Question

Two identical pith balls, each of mass m and charge q are suspended from a common point by two strings of equal length l. Find charge q in terms of given quantities, if angle between the strings is 2theta in equilibrium.

Answer 1

Explanation:

Let m is the mass of each ball and balls are suspended from a common point by two strings of equal length L, at equilibrium condition angle between stings is 2θ as shown in figure.

at equilibrium ,

Tcosθ = mg

And , Tsinθ = Kq²/r² ,where r = 2Lsinθ

∴ Tsinθ/Tcosθ = Kq²/r²mg

⇒tanθ = Kq²/(2Lsinθ)²mg

⇒ m = kq²/{4L²sin²θ × tanθ × g}

= Kq²cosθ/4L²sin³θg

Hence, mass of each ball is kq²cosθ/

4L²sin³θg

Answer 2

Answer:

Given:

Identical pith balls have mass m and charge q.
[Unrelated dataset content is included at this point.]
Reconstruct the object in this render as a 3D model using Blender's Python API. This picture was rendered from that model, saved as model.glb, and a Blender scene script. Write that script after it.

They are suspended from a common point by strings of equal

length l.

To find:

q in terms of other quantities when angle between the strings is 2θ.

Concept:

Since mass and charge are same for both the balls , the angle will be θ in-between the string and perpendicular.

Diagram:

Look at attached photo to understand better.

Calculation:

Let tension in strings be T.

$T \cos( \theta) = mg.......(1)$

$T \sin( \theta) = \dfrac{1}{4\pi \epsilon} \dfrac{ {q}^{2} }{ \{ {2l \sin( \theta) \}}^{2} } .......(2)$

Dividing (2) by (1) :

$\tan( \theta) = \dfrac{\dfrac{1}{4\pi \epsilon} \dfrac{ {q}^{2} }{ \{ {2l \sin( \theta) \}}^{2} }}{mg}$

Let 1/(4πε) be k

$\tan( \theta) = \dfrac{ \dfrac{ k{q}^{2} }{ \{ {2l \sin( \theta) \}}^{2} }}{mg}$

Simplifying this :

$\boxed{ \dfrac{k {q}^{2} }{4 {l}^{2}mg } = \tan( \theta) \times {sin}^{2} ( \theta)}$

So final answer is as :

$\boxed{ \red{ \dfrac{k {q}^{2} }{4 {l}^{2}mg } = \tan( \theta) \times {sin}^{2} ( \theta)}}$